Tuesday, April 27, 2010

The Namesake Journal Entry 1 (Due 4/30)

Step 1

Choose a paragraph or a passage from Chapter 3 of The Namesake that you feel is the most important. How you decide what paragraph is important can be based on anything, really, but here are some examples of how you
might decide:
  • Which paragraph best speaks to you personally, or gives you the clearest image in your mind as you read it?
  • Which paragraph moves the novel’s plot forward the most, based on how you’ve interpreted the author’s use of foreshadowing?
  • Which paragraph most develops the novel’s central character, or a character you particularly like?
  • Which paragraph do you think is most interestingly or beautifully written? Why? What words and sentences make that paragraph so powerful?
  • Which paragraph makes the best use of the literary techniques we’ve discussed so far (characterization, point of view, narrative chronology, or foreshadowing)?
  • Which paragraph best develops the essential themes you see in the novel so far?
  • Any other academically valid reason you find a paragraph interesting or notable.
Step 2

Write a journal entry of about 500 words (usually four paragraphs) that explains your chosen paragraph or passage, and why you chose it. You should summarize the section you choose (explain what happens), analyze the section’s strengths (explain what works well), find specific examples from the text and explain how they relate to your analysis, and finally explain this passage’s relationship to the chapter, and the book so far.

Thursday, April 15, 2010

April Break Homework

We'll be spending most of our time in fourth quarter reading The Namesake by Jhumpa Lahiri. The book is fantastic, and we're going to have a lot of fun reading it. Unfortunately, we won't have enough time to finish reading it if we don't start over break, so I'm assigning the first three chapters of the book (pages 1-71) for reading over the break.

The Reading Quiz
We will be having a reading quiz during the first week after break. But here's the catch: you get to decide what questions will be asked on the quiz. Your homework assignment is to come up with three reading comprehensions questions per chapter (nine total). Here are some guidelines to help you generate your questions:

Your Questions need to be Specific to The Namesake
In other words, you'll need to come up with questions that can't be asked about another book. For instance, the question, "What happens in the first paragraph of chapter one?" could be asked about almost any book, and thus wouldn't be an appropriate question.

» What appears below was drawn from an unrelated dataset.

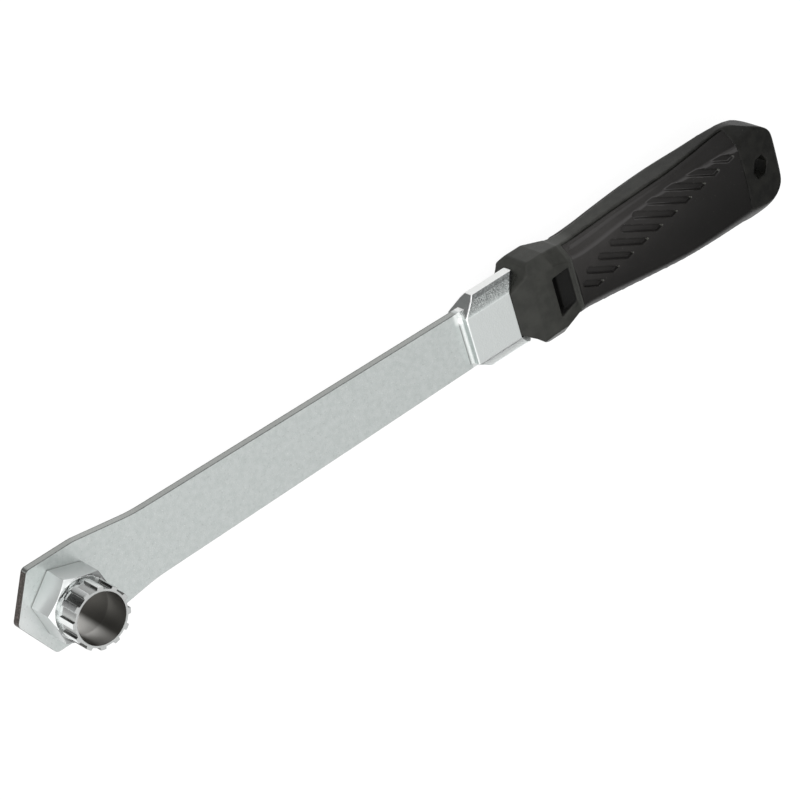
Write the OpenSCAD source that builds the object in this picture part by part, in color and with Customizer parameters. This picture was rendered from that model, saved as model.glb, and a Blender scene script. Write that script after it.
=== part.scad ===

Your Questions should Not be Too Specific
Your questions should be general enough that anyone who has read The Namesake carefully should be able to answer them. For instance, "What color is the jacket that Gogol is wearing when he first meets Ruth?" would be too specific.

This homework grade will be worth the equivalent of a week's assignments, and will have a significant impact on your grade. If you turn in nine questions that all meet the above criteria, you'll get a 100. If you only complete a third of the assignment, you'll only receive a third of the credit. Questions that are submitted but do not meet the above criteria will be given half credit. I will be reading online study guide questions, and any assignments with questions plagiarized from these sites will receive an automatic zero.

The Advantage of Submitting Good Questions
If you turn in your homework with several good questions, there is a good chance that I'll use them when I write the quiz for that week. For this reason, if you come up with a list of nine solid questions that are specific enough and that you know the answers to, you'll be in great shape for the quiz, because you'll probably be answering your own questions.